CHALLENGE: Copy out exactly the lines from the line containing "What build123d script" to the end of the listing.

Scripts that build objects:
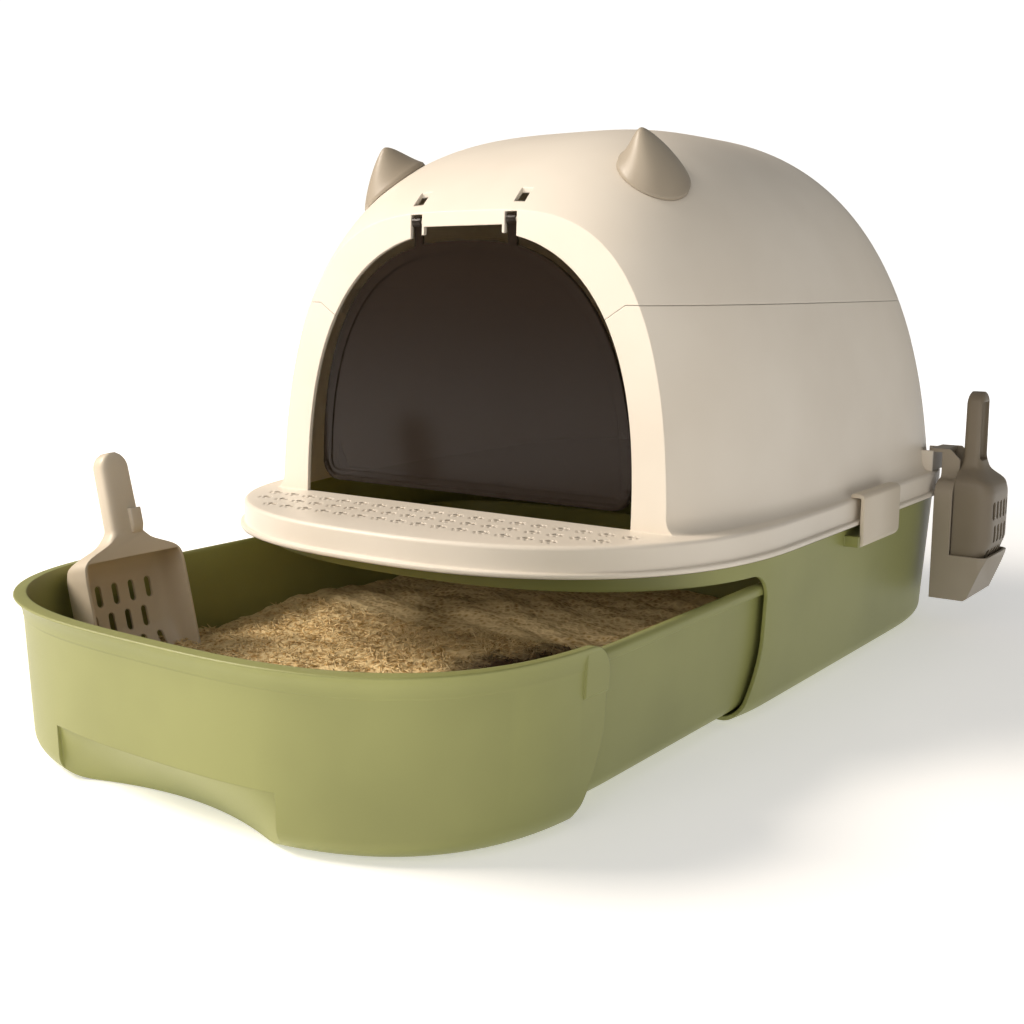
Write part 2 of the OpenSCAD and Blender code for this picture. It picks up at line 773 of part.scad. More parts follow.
// Front of the drawer as a solid, with its lip.
module front_solid() {
    intersection() {
        union() {
            loft(concat(
                [for (a = [0, 30, 60, 90])
                    body_ring(edge_in(foot_r, a), edge_z(skid, foot_r, a), 0, lip_square)],
                [for (t = [0, 0.45, 0.78, 1]) body_ring(0, lip_top - lip_h + t * (lip_h - 2.4),
                    lip_out * pow(t, 2.2), lip_square)],
                [body_ring(0, lip_top - 0.8, lip_out, lip_square),
                body_ring(0.8, lip_top, lip_out, lip_square)]));
        }
        prism_x(mouth_pts(-end_gap, -lip_gap), -far, far);
    }
}

// Inside of the drawer's front, drawn in by d.
module front_hollow(d) {
    r = foot_r - dwall;
    intersection() {
        loft(concat(
            [for (a = [0, 30, 60, 90])
                body_ring(d + edge_in(r, a), edge_z(skid + d, r, a), 0, lip_square)],
            [body_ring(d, lip_top - 2, 0, lip_square),
            body_ring(d, lip_top + 12, 0, lip_square)]));
        prism_x(front_pts(-end_gap - d), -far, far);
    }
}

// Rings of the tub's inside, drawn in by d, up to height z.
function tub_inside(d, z) = concat(
    [for (a = [0, 30, 60, 90]) tub_ring(roll_w + dwall + d + edge_in(tub_r - dwall, a),
        edge_z(tub_floor + d, tub_r - dwall, a))],
    [tub_ring(roll_w + dwall + d, z)]);

module drawer() {
    color("#9A9C5E")
    translate([0, -pull, 0])
    difference() {
        union() {
            difference() {
                union() {
                    loft(concat(
                        [for (a = [0, 30, 60, 90]) tub_ring(roll_w + edge_in(tub_r, a),
                            edge_z(tub_z, tub_r, a))],
                        [tub_ring(roll_w, side_top - roll_h), tub_ring(0, side_top - roll_h + 2),
                        tub_ring(0, side_top - 2), tub_ring(1.6, side_top)]));
                    front_solid();
                }
                loft(concat(tub_inside(0, side_top - 3),
                    [tub_ring(roll_w + dwall + 1, side_top + 1)]));
                front_hollow(dwall);
            }
            intersection() {
                loft([grip_low(dwall), grip_top(dwall)]);
                front_solid();
            }
        }
        loft([grip_low(0), grip_top(0)]);
    }
}

// Height of the litter's surface: two swells that cross, under the crest level.
function litter_top(x, y) = litter_z - litter_dip / 4 * (2
    - sin(360 * (0.8 * x + 0.6 * y) / litter_pitch)
    - sin(360 * (0.5 * x - 0.86 * y) / litter_pitch + 70));

// Block under the litter's surface, over the drawer's whole plan.
module litter_block() {
    nx = 16;
    ny = 22;
    dx = 2 * shell_hw / nx;
    dy = (shell_back + band_front) / ny;
    loft([for (j = [0:ny]) let(y = j * dy - band_front) concat(
        [for (i = [0:nx]) let(x = i * dx - shell_hw) [x, y, litter_top(x, y)]],
        [[shell_hw, y, 0], [-shell_hw, y, 0]])]);
}

module litter_bed() {
    color("#D9B778")
    translate([0, -pull, 0])
    difference() {
        intersection() {
            union() {
                loft(tub_inside(litter_gap, litter_z + 1));
                intersection() {
                    front_hollow(dwall + litter_gap);
                    translate([-far / 2, -far / 2, 0]) cube([far, far, litter_z + 1]);
                }
            }
            litter_block();
        }
        loft([grip_low(dwall + litter_gap), grip_top(dwall + litter_gap)]);
        scoop_pose() translate([-bowl_w / 2 - 1.5, -1, -4])
            cube([bowl_w + 3, bowl_d + 3, 60]);
    }
}

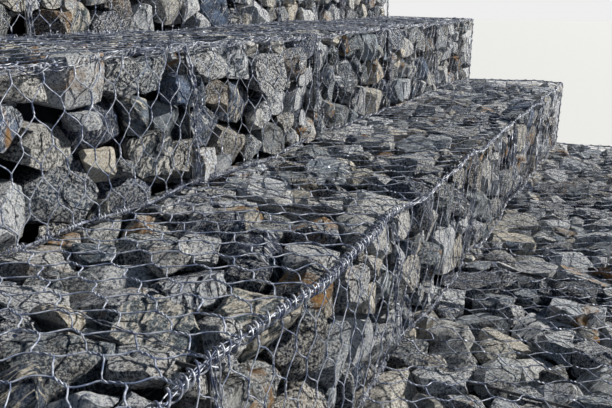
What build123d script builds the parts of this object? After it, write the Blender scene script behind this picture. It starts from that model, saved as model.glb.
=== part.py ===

RESULT OF THE EXERCISE:
What build123d script builds the parts of this object? After it, write the Blender scene script behind this picture. It starts from that model, saved as model.glb.
=== part.py ===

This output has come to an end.